Bukele celebrated the announcement in a brief message on his Twitter account that read, “The League of Nations.” Bukele accompanied the text with the flags of El Salvador and Costa Rica, and noted, “more flags coming soon.”

Bukele’s two-day visit to Costa Rica reportedly resulted in the nations signing several agreements in fields such as economy and energy. President Chaves also awarded Bukele with the Juan Mora Fernández National Order in the Grand Cross Gold Plate degree — the highest distinction that Costa Rica grants to heads of state. Bukele received the award in recognition of El Salvador’s advances in security, largely as a result of Bukele’s crackdown on gang violence.

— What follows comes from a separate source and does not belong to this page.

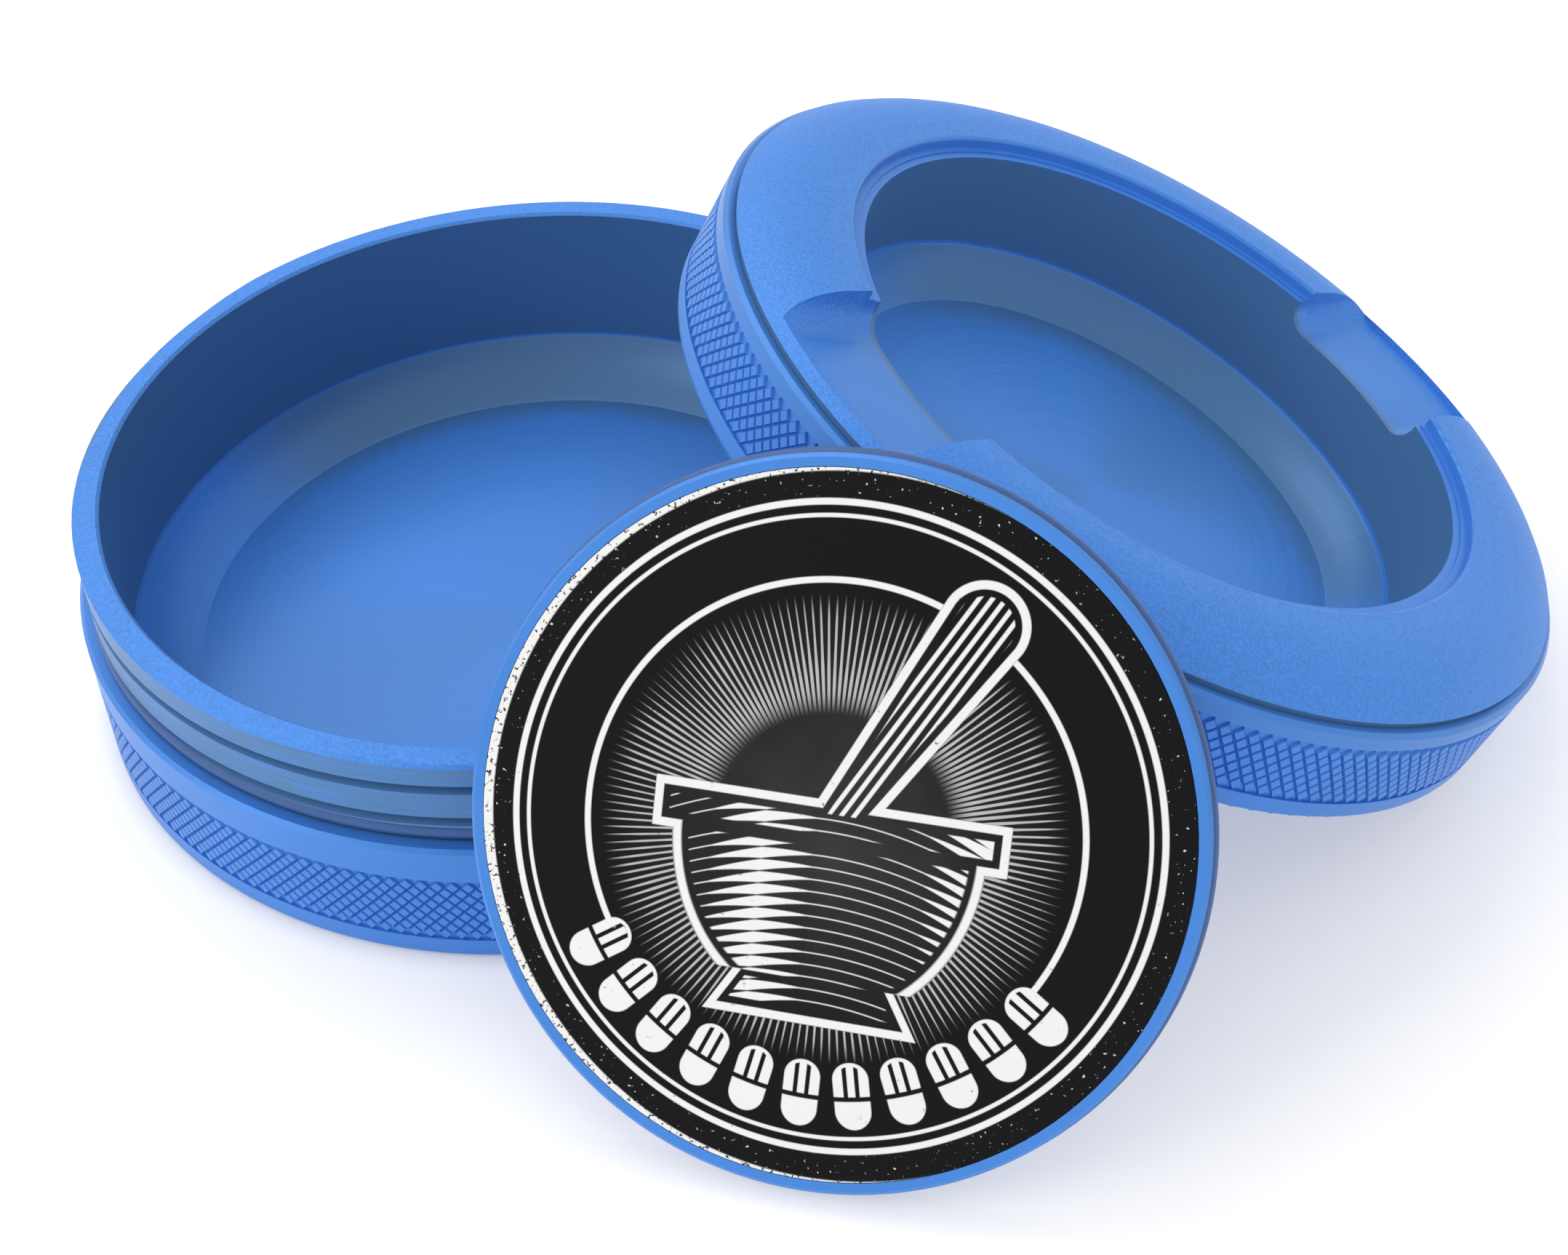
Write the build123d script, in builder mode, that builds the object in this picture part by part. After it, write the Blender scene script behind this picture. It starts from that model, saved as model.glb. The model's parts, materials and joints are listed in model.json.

The Salvadoran president also announced that El Salvador will send a plane with humanitarian aid and a rescue worker delegation to Costa Rica on Tuesday to assist the nation’s local authorities after torrential rains caused by Hurricane Rafael hit Costa Rica.

Bukele asserted that humanitarian aid and rescue workers were also “ready” to go to Valencia, Spain, to assist the European country in the aftermath of the deadly Dana flash floods, but that the Spanish government “for some reason” is not accepting international aid, so he will send them to Costa Rica instead.

“See? These are the visits that pay off. I thank you from the bottom of my heart and may God bless you,” President Chaves told Bukele.

Bukele will reportedly conclude his visit to Costa Rica on Tuesday with a visit to a local San José prison and a joint press conference with reporters.